A par deste documento marcante, Maria José destaca também "algumas coisas muito bonitinhas", como "um sapatinho de seda que veio todo amachucado e que saiu um sapatinho bem arranjadinho". O grande desafio era afastar a emoção e fazer um trabalho técnico. "Foi o que tentei fazer sempre", garante.

Fora das paredes da Santa Casa, Maria José não esquece o restauro de um livro dos finais do século XVII, "mandado pintar" e que era o "levantamento de todas as fortalezas portuguesas da costa oriental de África, pela Índia, até Macau. Eram aguarelas, que tinham sido restauradas 40 anos antes e tinha de ser desfeito esse restauro. Levei um ano a fazer e até sonhei como podia fazê-lo. Vinte e oito daqueles mapas foram expostos em Bruxelas e foi assim o meu prémio de consolidação, porque foi um trabalho muito doloroso, porque podemos correr o risco de estragar mais a peça".

Mas acima de tudo, Maria José Passanha sublinha o "enorme respeito" que os restauradores devem ter pelas peças. Independentemente do valor histórico ou financeiro. "Cheguei a restaurar uma tampa de uma caixa de bombons e disse "vou ter de cobrar isto como uma gravura e isto não vale nada" e a pessoa disse-me, "vale, vale que isso foi-me dado pela minha avó"."

Em todos os casos, Maria José garante que fez o seu melhor: "Eram filhos que passavam por mim."

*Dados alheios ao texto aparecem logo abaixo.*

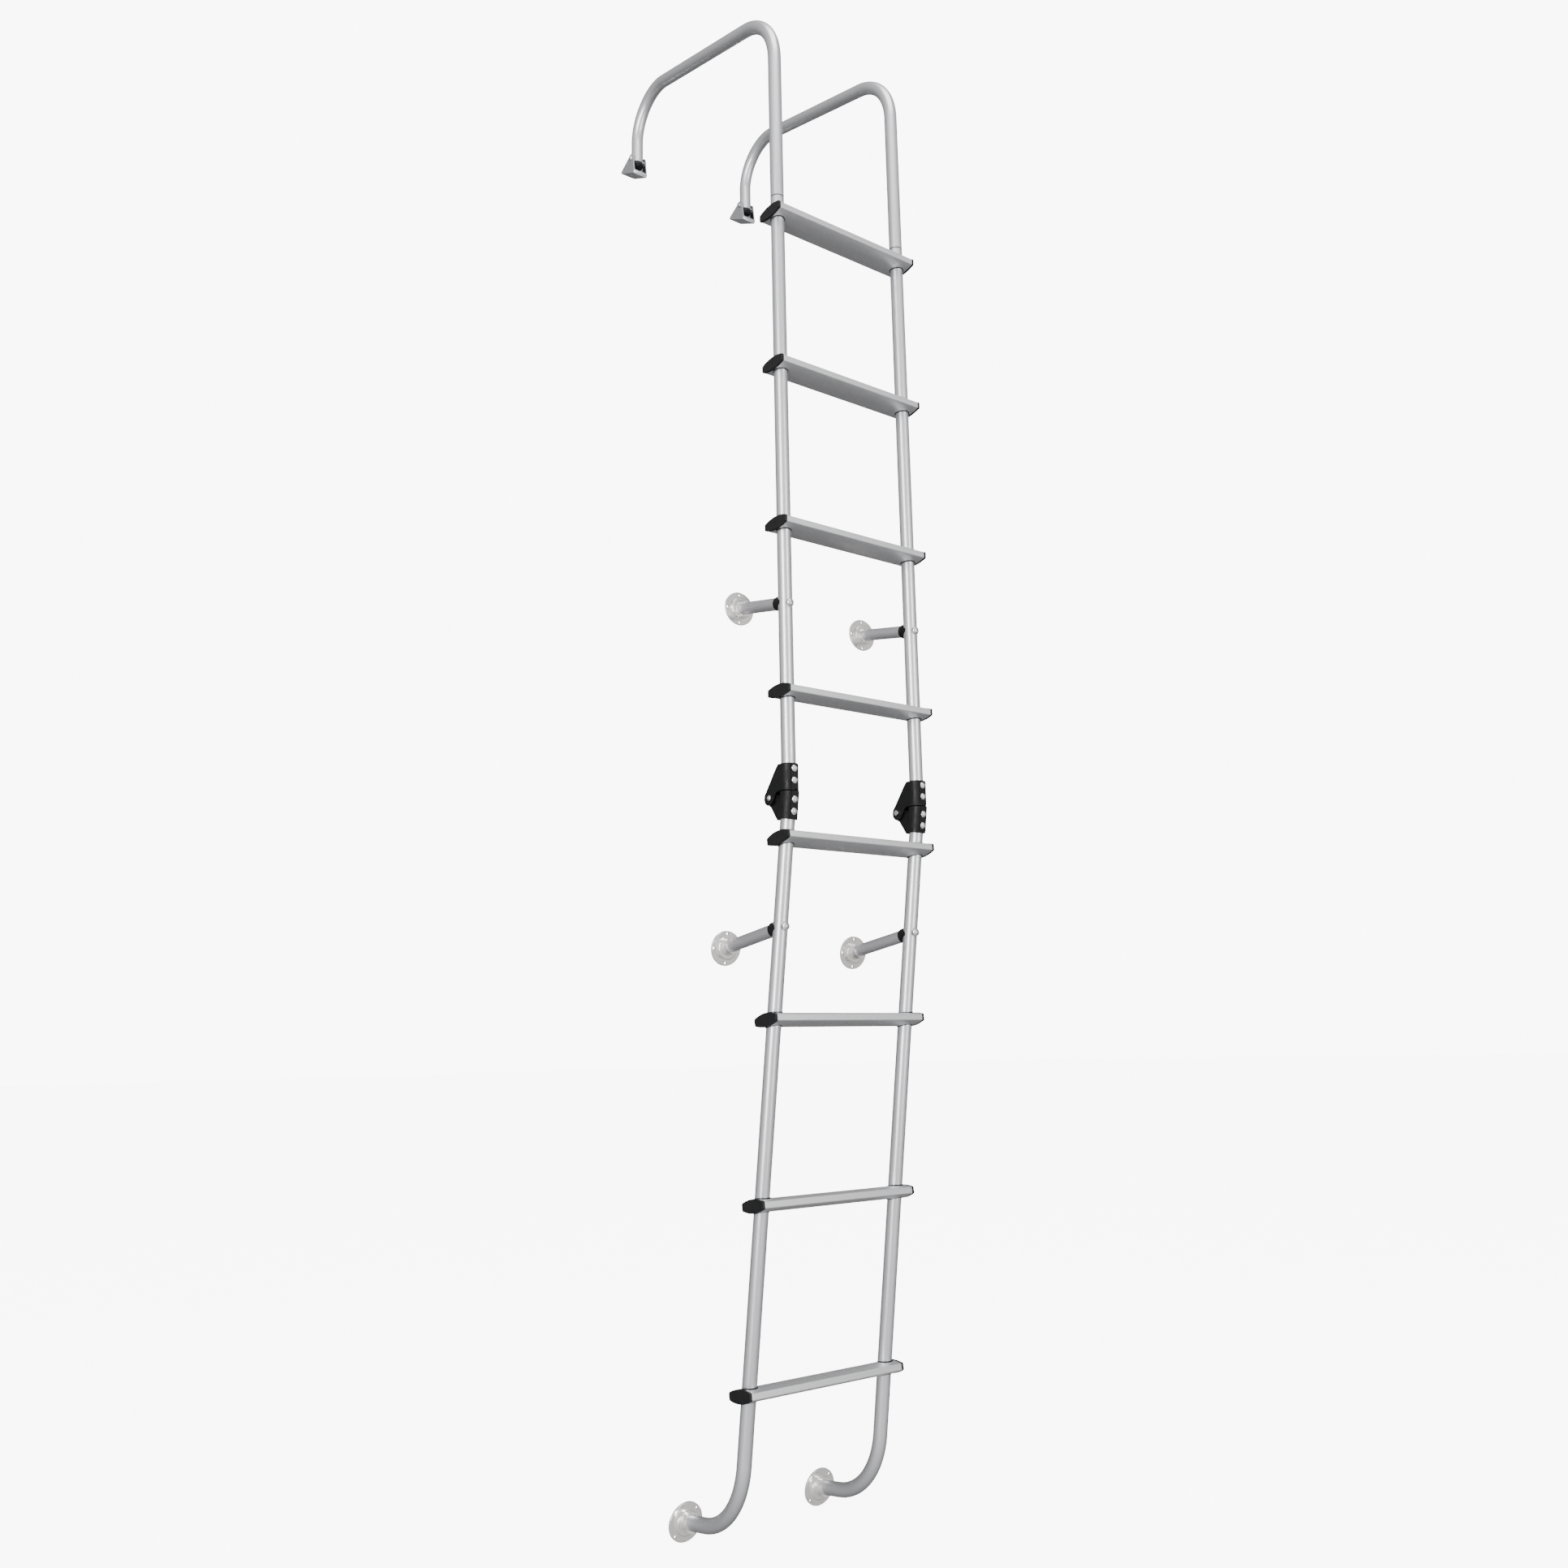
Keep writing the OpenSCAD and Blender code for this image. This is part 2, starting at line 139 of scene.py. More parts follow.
class Graph:
    """A node tree and the one method that adds other nodes to it."""

    def __init__(self, tree: bpy.types.NodeTree) -> None:
        """Keeps the tree."""
        self.tree = tree

    def own(self, kind: str) -> bpy.types.Node:
        """The node of a type that the tree starts with."""
        return next(n for n in self.tree.nodes if n.type == kind)

    def node(self, kind: str, settings: dict | None = None,
             output: str | None = None, **inputs: Fill) -> Wire:
        """Adds a node.

        Args:
            kind: the node's type name after "ShaderNode".
            settings: attributes set before its sockets are filled.
            output: the output wanted, if not the first enabled one.
            **inputs: socket name or identifier, with underscores for
                spaces, to a value or a Wire.

        Returns:
            The output.
        """
        made = self.tree.nodes.new("ShaderNode" + kind)
        for key, value in (settings or {}).items():
            setattr(made, key, value)
        for key, value in inputs.items():
            self.feed(made, key, value)
        first = next(o for o in made.outputs if o.enabled)
        return Wire(self.tree, made.outputs[output] if output else first)

    def feed(self, made: bpy.types.Node, key: str, value: Fill) -> None:
        """Links or sets one enabled input socket of a node.

        Args:
            made: the node.
            key: the socket's name or identifier, underscores for spaces.
            value: what goes in.
        """
        socket = next(s for s in made.inputs if s.enabled
                      and key in (s.name.replace(" ", "_"), s.identifier))
        if isinstance(value, Wire):
            self.tree.links.new(value.socket, socket)
        else:
            socket.default_value = value


class Paint(Graph):
    """One node material and the few calls that fill its tree."""

    def __init__(self, name: str) -> None:
        """Makes the material.

        Args:
            name: the material's name.
        """
        self.material = bpy.data.materials.new(name)
        self.material.use_nodes = True
        super().__init__(self.material.node_tree)

    def place(self, output: str, scale: Tone) -> Wire:
        """Texture place: Object or UV coordinates times a scale per axis."""
        spot = self.node("TexCoord", output=output)
        return self.node("Mapping", Vector=spot, Scale=scale)

    def noise(self, place: Wire, detail: float = 3.0) -> Wire:
        """Fractal noise at scale 1 on a place."""
        return self.node("TexNoise", Vector=place, Scale=1.0,
                         Detail=detail, Roughness=0.55)

    def spread(self, value: Wire, low: float, high: float) -> Wire:
        """Maps noise, which lies near 0.3 to 0.7, to low to high, clamped."""
        return self.node("MapRange", {"clamp": True}, Value=value,
                         From_Min=0.3, From_Max=0.7, To_Min=low, To_Max=high)

    def mix(self, mask: Wire, low: Tone, high: Tone) -> Wire:
        """Colour from low to high by a mask."""
        return self.node("Mix", {"data_type": "RGBA"}, Factor=mask,
                         A=(*low, 1.0), B=(*high, 1.0))

    def bump(self, height: Wire, strength: float, depth: float) -> Wire:
        """Normal bent by a height, in metres of depth."""
        return self.node("Bump", Height=height, Strength=strength,
                         Distance=depth)

    def dress(self, **inputs: Fill) -> bpy.types.Material:
        """Fills the main shader's sockets.

        Args:
            **inputs: socket name, with underscores, to a value or a Wire.

        Returns:
            The material.
        """
        for key, value in inputs.items():
            self.feed(self.own("BSDF_PRINCIPLED"), key, value)
        return self.material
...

Preservar 520 anos de história

O Arquivo Histórico garante a guarda dos arquivos definitivo e intermédio da Misericórdia de Lisboa, que são constituídos, essencialmente, por documentos produzidos e recebidos pela instituição, assim como pela biblioteca de Livro Antigo. Recebe massas documentais acumuladas pelos diversos serviços da instituição, fazendo a respetiva avaliação e seleção. Com o grande terramoto de 1755 e o violento incêndio que se seguiu, a Misericórdia de Lisboa viu destruído grande parte do seu património e documentação. Conservando-se, sobretudo, no Arquivo Histórico, documentos de meados do século XVIII até aos nossos dias.